This is my Ph.D project titled Reflection in Qin-Han and Roman Art – Case Study: Mirrors which is held at Capital Normal University in Beijing in China under supervisors Ning Qiang (宁强), Yan Shaoxiang (晏绍祥), Yuan Guangkuo (袁广阔), Qian Yihui (钱益汇) and Xia Jiguo (夏继果).

The Roman Empire and Qin-Han China were the greatest and most powerful states and empires in antiquity. The last few years have seen a proliferation of scholarly research on the connections between the Roman Empire and Qin-Han China, including trade and maritime connections, coins and money, the spreading of social ideas and exchange of military knowledge. Building from those research results, and especially inspired by the many archaeological findings of mirrors in Roman Empire and Qin-Han China, the project I am proposing tends to show how scholars today can use the specific archaeological artifacts such as mirrors to build the knowledge within the social archaeology and understand the ideas and concepts of the ancient and classical world. This project will be a comparative study of the mirrors in Roman Empire and Qin-Han China, goal of which is to analyze the similarities and differences of mirrors in the two empires. The main concept I’ve chosen as a basis of this research is the concept «reflection», while I will also use the three sub-concepts: (1) soul/spirit and religion; (2) social identity and beyond (dream and fantasy); and (3) empire and reflection.

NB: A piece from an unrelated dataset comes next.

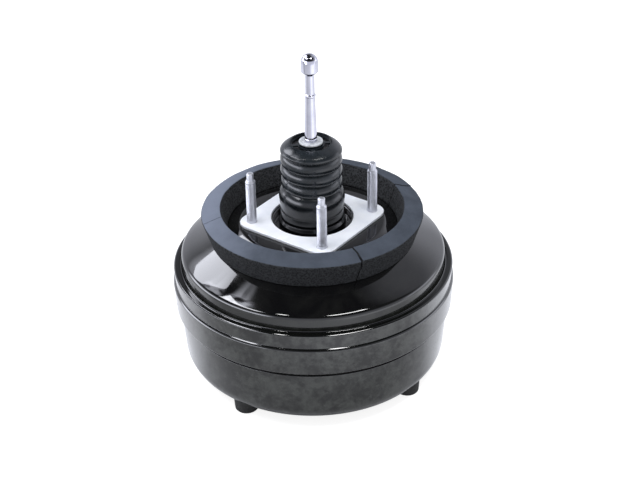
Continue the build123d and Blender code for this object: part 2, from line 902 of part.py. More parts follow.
# Dust boot: bead in the channel, bellows, mouth and the vented end over the tail
boot_low_z = channel_z + fit_gap
boot_seat_z = tail_z + seat_gap
boot_rim_z = boot_seat_z - boot_rim_drop
boot_groove_r = tail_r + boot_clear
boot_ridge_r = boot_groove_r + boot_ridge_h
boot_mouth_r = tail_bore_r + boot_mouth_step
boot_bore_r = boot_groove_r - boot_wall
boot_end_z = boot_seat_z + boot_end_rise
boot_end_top_z = boot_end_z + boot_end_t
boot_mouth_z = boot_end_top_z + boot_mouth_lip
boot_foot_top_z = channel_z + boot_foot[-1][1]
boot_pitch = (boot_rim_z - boot_rim_h - boot_foot_top_z) / boot_ridges
boot_points = [
    (neck_r + fit_gap, boot_low_z),
    (neck_r + boot_bead_w, boot_low_z),
    (neck_r + boot_bead_w, boot_low_z + boot_bead_h),
]
boot_points += [(neck_r + r, channel_z + z) for r, z in boot_foot]
for i in range(boot_ridges):
    boot_points += [
        (boot_ridge_r, boot_foot_top_z + (i + 0.5) * boot_pitch),
        (boot_groove_r, boot_foot_top_z + (i + 1) * boot_pitch),
    ]
boot_points += [
    (boot_ridge_r, boot_rim_z),
    (boot_mouth_r, boot_mouth_z),
    (boot_mouth_r - boot_mouth_w, boot_mouth_z),
    (boot_mouth_r - boot_mouth_w, boot_end_top_z),
    (boot_end_bore_r, boot_end_top_z),
    (boot_end_bore_r, boot_end_z),
    (tail_bore_r - fit_gap, boot_end_z),
    (tail_bore_r - fit_gap, boot_seat_z),
    (tail_r + seat_gap, boot_seat_z),
    (tail_r + seat_gap, boot_rim_z),
    (boot_bore_r, boot_rim_z - boot_rim_h),
    (boot_bore_r, neck_z + 2 * boot_wall),
    (neck_r + fit_gap, neck_z + seat_gap),
]
with BuildPart() as dust_boot:
    with BuildSketch(Plane.XZ):
        with BuildLine():
            Polyline(*boot_points, close=True)
        make_face()
    revolve(axis=Axis.Z)
    with BuildSketch(Plane.XY.offset(boot_end_z)):
        with PolarLocations(0, boot_vents):
            SlotArc(
                CenterArc(
                    (0, 0),
                    (boot_vent_in_r + boot_vent_out_r) / 2,
                    -boot_vent_deg / 2,
                    boot_vent_deg,
                    mode=Mode.PRIVATE,
                ),
                boot_vent_out_r - boot_vent_in_r,
            )
    extrude(amount=boot_end_t, mode=Mode.SUBTRACT)
dust_boot.part.label = "dust_boot"
export_step(dust_boot.part, "parts/dust_boot.step")

# Input rod: ball, spring collar, shoulder, taper, lug and domed head
rod_washer_z = boot_end_top_z + rod_washer_rise
rod_collar_z = rod_washer_z + rod_washer_t
rod_root_z = rod_collar_z + rod_collar_h
rod_mid_z = rod_root_z + rod_taper_h
rod_lug_z = rod_mid_z + rod_step_h
rod_end_z = rod_lug_z + rod_lug_h
head_z = rod_end_z + rod_end_h
head_side_z = head_z + head_chamfer
head_dome_z = head_side_z + head_side_h
neck_root_z = ball_z + sqrt(ball_r**2 - ball_neck_r**2)
with BuildPart() as input_rod:
    with BuildSketch(Plane.XZ):
        with BuildLine():
            ThreePointArc((0, ball_z - ball_r), (ball_r, ball_z), (ball_neck_r, neck_root_z))
            Polyline(
                (ball_neck_r, neck_root_z),
                (ball_neck_r, plunger_z + rod_neck_h),
                (rod_inner_r, plunger_z + rod_neck_h),
                (rod_inner_r, spring_collar_z),
                (spring_collar_r, spring_collar_z),
                (spring_collar_r, spring_collar_z + spring_collar_t),
                (rod_inner_r, spring_collar_z + spring_collar_t),
                (rod_inner_r, rod_collar_z),
                (rod_collar_r, rod_collar_z),
                (rod_collar_r, rod_root_z),
                (rod_root_r, rod_root_z),
                (rod_mid_r, rod_mid_z),
                (rod_mid_r, rod_lug_z),
                (rod_lug_r, rod_lug_z),
                (rod_lug_r, rod_end_z),
                (rod_end_r, rod_end_z),
                (rod_end_r, head_z),
                (head_r, head_side_z),
                (head_r, head_dome_z),
            )
            ThreePointArc(
                (head_r, head_dome_z),
                (head_r * cos(pi / 4), head_dome_z + head_r * sin(pi / 4)),
                (0, head_dome_z + head_r),
            )
            Line((0, head_dome_z + head_r), (0, ball_z - ball_r))
        make_face()
    revolve(axis=Axis.Z)
input_rod.part.label = "input_rod"
export_step(input_rod.part, "parts/input_rod.step")

with BuildPart() as rod_washer:
    with BuildSketch(Plane.XZ):
        with BuildLine():
            Polyline(*ring(rod_inner_r + fit_gap, rod_washer_r, rod_washer_z, rod_collar_z), close=True)
        make_face()
    revolve(axis=Axis.Z)
rod_washer.part.label = "rod_washer"
export_step(rod_washer.part, "parts/rod_washer.step")

# Output rod: cup for the reaction disc, shank and adjustable tip
cup_r = reaction_bore_r - run_gap
cup_bore_r = cup_r - cup_wall
disc_low_z = reaction_top_z - reaction_disc_h
cup_low_z = disc_low_z - cup_floor_t
output_low_z = cup_low_z - output_rod_h
with BuildPart() as reaction_disc:
    with BuildSketch(Plane.XY.offset(disc_low_z)):
        Circle(cup_bore_r - fit_gap)
    extrude(amount=reaction_disc_h)
reaction_disc.part.label = "reaction_disc"
export_step(reaction_disc.part, "parts/reaction_disc.step")

with BuildPart() as output_rod:
    with BuildSketch(Plane.XZ):
        with BuildLine():
            Polyline(
                (tip_stem_r + fit_gap, output_low_z),
                (output_rod_r, output_low_z),
                (output_rod_r, cup_low_z),
                (cup_r, cup_low_z),
                (cup_r, reaction_top_z - fit_gap),
                (cup_bore_r, reaction_top_z - fit_gap),
                (cup_bore_r, disc_low_z),
                (0, disc_low_z),
                (0, output_low_z + tip_stem_h + seat_gap),
                (tip_stem_r + fit_gap, output_low_z + tip_stem_h + seat_gap),
                close=True,
            )
        make_face()
    revolve(axis=Axis.Z)
output_rod.part.label = "output_rod"
export_step(output_rod.part, "parts/output_rod.step")

tip_hex_z = output_low_z - tip_hex_h
with BuildPart() as output_rod_tip:
    with BuildSketch(Plane.XY.offset(tip_hex_z)):
        RegularPolygon(tip_hex_r, 6)
    extrude(amount=tip_hex_h)
    with BuildSketch(Plane.XY.offset(output_low_z)):
        Circle(tip_stem_r)
    extrude(amount=tip_stem_h)
    with BuildSketch(Plane.XZ):
        with BuildLine():
            Polyline(
                (0, tip_hex_z - tip_nose_h),
                (0, tip_hex_z),
                (tip_nose_r, tip_hex_z),
                (tip_nose_r, tip_hex_z - tip_nose_h + tip_nose_r),
            )
            ThreePointArc(
                (tip_nose_r, tip_hex_z - tip_nose_h + tip_nose_r),
                (tip_nose_r * cos(pi / 4), tip_hex_z - tip_nose_h + tip_nose_r * (1 - sin(pi / 4))),
                (0, tip_hex_z - tip_nose_h),
            )
        make_face()
    revolve(axis=Axis.Z)
output_rod_tip.part.label = "output_rod_tip"
export_step(output_rod_tip.part, "parts/output_rod_tip.step")

# Conical return spring, from the pad in the recess to the front diaphragm plate
return_seat = return_wire_r + seat_gap
return_coil = coil(
    return_front_r,
    return_rear_r,
    pad_floor_z + return_seat,
    nose_z - return_seat,
    return_turns,
    steps=16,
)
with BuildPart() as return_spring:
    with BuildLine():
        Polyline(*return_coil)
    with BuildSketch(Plane(origin=return_coil[0], z_dir=return_coil[1] - return_coil[0])):
        RegularPolygon(return_wire_r, 8)
    sweep(transition=Transition.RIGHT)
return_spring.part.label = "return_spring"
export_step(return_spring.part, "parts/return_spring.step")

# Studs for the master cylinder, with their necks in the pad and in a backing plate, and the pilot's seal
seal_out_r = pilot_r + seal_band
with BuildPart() as cylinder_stud_plate:
    with BuildSketch(Plane.XY.offset(pad_floor_z)):
        Circle(seal_out_r + seal_band)
        SlotCenterToCenter(2 * cylinder_stud_circle_r, 2 * stud_lobe_r)
        Circle(seal_out_r + fit_gap, mode=Mode.SUBTRACT)
        with PolarLocations(cylinder_stud_circle_r, 2):
            Circle(cylinder_stud_r + stud_neck + fit_gap, mode=Mode.SUBTRACT)
    extrude(amount=stud_plate_t)
cylinder_stud_plate.part.label = "cylinder_stud_plate"
export_step(cylinder_stud_plate.part, "parts/cylinder_stud_plate.step")

with BuildPart() as cylinder_studs:
    with BuildSketch(Plane.XY.offset(pad_z - cylinder_stud_reach)):
        with PolarLocations(cylinder_stud_circle_r, 2):
            Circle(cylinder_stud_r)
    extrude(amount=cylinder_stud_reach)
    with BuildSketch(Plane.XY.offset(pad_z)):
        with PolarLocations(cylinder_stud_circle_r, 2):
            Circle(cylinder_stud_r + stud_neck)
    extrude(amount=shell_t + stud_plate_t)
    with BuildSketch(Plane.XY.offset(pad_floor_z + stud_plate_t)):
        with PolarLocations(cylinder_stud_circle_r, 2):
            Circle(cylinder_stud_head_r)
    extrude(amount=cylinder_stud_head_t)
cylinder_studs.part.label = "cylinder_studs"
export_step(cylinder_studs.part, "parts/cylinder_studs.step")

with BuildPart() as cylinder_seal:
    with BuildSketch(Plane.XY.offset(pad_floor_z)):
        Circle(seal_out_r)
        Circle(pilot_r + seal_lip, mode=Mode.SUBTRACT)
    extrude(amount=stud_plate_t)
cylinder_seal.part.label = "cylinder_seal"
export_step(cylinder_seal.part, "parts/cylinder_seal.step")

# Grommet of the check valve: two flanges and a waist in the shell
with BuildPart() as valve_grommet:
    with BuildSketch(Plane.XY.offset(well_z - grommet_outer_t)):
        with Locations((0, valve_circle_r)):
            Circle(grommet_flange_r)
    extrude(amount=grommet_outer_t)
    with BuildSketch(Plane.XY.offset(well_z)):
        with Locations((0, valve_circle_r)):
            Circle(grommet_hole_r)
    extrude(amount=shell_t)
    with BuildSketch(Plane.XY.offset(well_floor_z)):
        with Locations((0, valve_circle_r)):
            Circle(grommet_inner_r)
    extrude(amount=grommet_inner_t)
    with BuildSketch(Plane.XY.offset(well_z - grommet_outer_t)):
        with Locations((0, valve_circle_r)):
            Circle(check_stub_r + fit_gap)
    extrude(until=Until.LAST, mode=Mode.SUBTRACT)
valve_grommet.part.label = "valve_grommet"
export_step(valve_grommet.part, "parts/valve_grommet.step")

# Check valve: cap with the stub in the grommet, chamber with the hose nipple, disc and spring
check_axis = Axis((0, valve_circle_r, 0), (0, 0, 1))
check_plane = Plane(origin=(0, valve_circle_r, 0), x_dir=(1, 0, 0), z_dir=(0, -1, 0))
cap_top_z = well_z - grommet_outer_t
cap_low_z = cap_top_z - check_cap_t
chamber_h = check_wall + check_spring_room + check_lift + check_disc_t + fit_gap
chamber_low_z = cap_low_z - chamber_h
nipple_z = chamber_low_z - nipple_h
with BuildPart() as check_valve_cap:
    with BuildSketch(check_plane):
        with BuildLine():
            Polyline(
                (check_stub_bore_r, cap_low_z),
                (check_cap_r, cap_low_z),
                (check_cap_r, cap_top_z),
                (check_stub_r, cap_top_z),
                (check_stub_r, well_floor_z + grommet_inner_t + check_stub_rise),
                (check_stub_bore_r, well_floor_z + grommet_inner_t + check_stub_rise),
                close=True,
            )
        make_face()
    revolve(axis=check_axis)
check_valve_cap.part.label = "check_valve_cap"
export_step(check_valve_cap.part, "parts/check_valve_cap.step")

with BuildPart() as check_valve_body:
    with BuildSketch(check_plane):
        with BuildLine():
            Polyline(
                (nipple_bore_r, nipple_z),
                (nipple_r - nipple_barb, nipple_z),
                (nipple_r, nipple_z + nipple_barb_h),
                (nipple_r, nipple_z + nipple_barb_h + nipple_land_h),
                (nipple_r - nipple_barb, nipple_z + nipple_barb_h + nipple_land_h),
                (nipple_r - nipple_barb, chamber_low_z),
                (check_cap_r, chamber_low_z),
                (check_cap_r, cap_low_z),
                (check_cap_r - check_wall, cap_low_z),
                (check_cap_r - check_wall, chamber_low_z + check_wall),
                (nipple_bore_r, chamber_low_z + check_wall),
                close=True,
            )
        make_face()
    revolve(axis=check_axis)
check_valve_body.part.label = "check_valve_body"
export_step(check_valve_body.part, "parts/check_valve_body.step")

check_disc_z = cap_low_z - fit_gap - check_disc_t
with BuildPart() as check_valve_disc:
    with BuildSketch(Plane.XY.offset(check_disc_z)):
        with Locations((0, valve_circle_r)):
            Circle(check_disc_r)
    extrude(amount=check_disc_t)
check_valve_disc.part.label = "check_valve_disc"
export_step(check_valve_disc.part, "parts/check_valve_disc.step")

check_spring_seat = check_spring_wire_r + fit_gap
check_coil = coil(
    check_spring_r,
    check_spring_r,
    chamber_low_z + check_wall + check_spring_seat,
    check_disc_z - check_spring_seat,
    check_spring_turns,
    centre=(0, valve_circle_r),
)
with BuildPart() as check_valve_spring:
    with BuildLine():
        Polyline(*check_coil)
    with BuildSketch(Plane(origin=check_coil[0], z_dir=check_coil[1] - check_coil[0])):
        RegularPolygon(check_spring_wire_r, 6)
    sweep(transition=Transition.RIGHT)
check_valve_spring.part.label = "check_valve_spring"
export_step(check_valve_spring.part, "parts/check_valve_spring.step")
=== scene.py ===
import json
from collections import namedtuple
from math import atan2, cos, hypot, pi, radians, sin, sqrt, tan

import bmesh
import bpy
from mathutils import Matrix, Vector, noise


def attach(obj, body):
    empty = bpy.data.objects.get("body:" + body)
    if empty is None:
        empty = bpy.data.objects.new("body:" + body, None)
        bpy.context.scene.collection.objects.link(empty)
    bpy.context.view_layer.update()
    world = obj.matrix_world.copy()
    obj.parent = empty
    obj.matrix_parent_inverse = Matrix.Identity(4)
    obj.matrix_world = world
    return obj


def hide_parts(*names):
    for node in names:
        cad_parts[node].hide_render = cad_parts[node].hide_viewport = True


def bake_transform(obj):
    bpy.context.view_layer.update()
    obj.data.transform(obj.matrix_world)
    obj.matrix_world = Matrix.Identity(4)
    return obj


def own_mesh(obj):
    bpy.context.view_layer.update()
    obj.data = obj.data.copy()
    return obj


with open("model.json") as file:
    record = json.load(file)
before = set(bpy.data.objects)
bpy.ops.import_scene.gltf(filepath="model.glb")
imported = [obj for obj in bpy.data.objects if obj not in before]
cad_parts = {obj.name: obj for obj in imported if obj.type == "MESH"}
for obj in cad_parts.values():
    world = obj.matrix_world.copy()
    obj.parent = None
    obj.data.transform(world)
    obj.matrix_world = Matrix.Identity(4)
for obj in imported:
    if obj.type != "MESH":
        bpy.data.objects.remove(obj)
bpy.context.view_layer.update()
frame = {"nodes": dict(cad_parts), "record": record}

scene = bpy.context.scene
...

By using archaeological remains, findings and ancient written sources, I will try to use the reflection as concept for connecting mirrors in the context of social archaeology (mirrors as personal products with idea of soul and spirit, dream and fantasy as part of using mirrors and mirrors like artifact for spreading role and idea of empire as political structure) during the Qin-Han and Roman empires.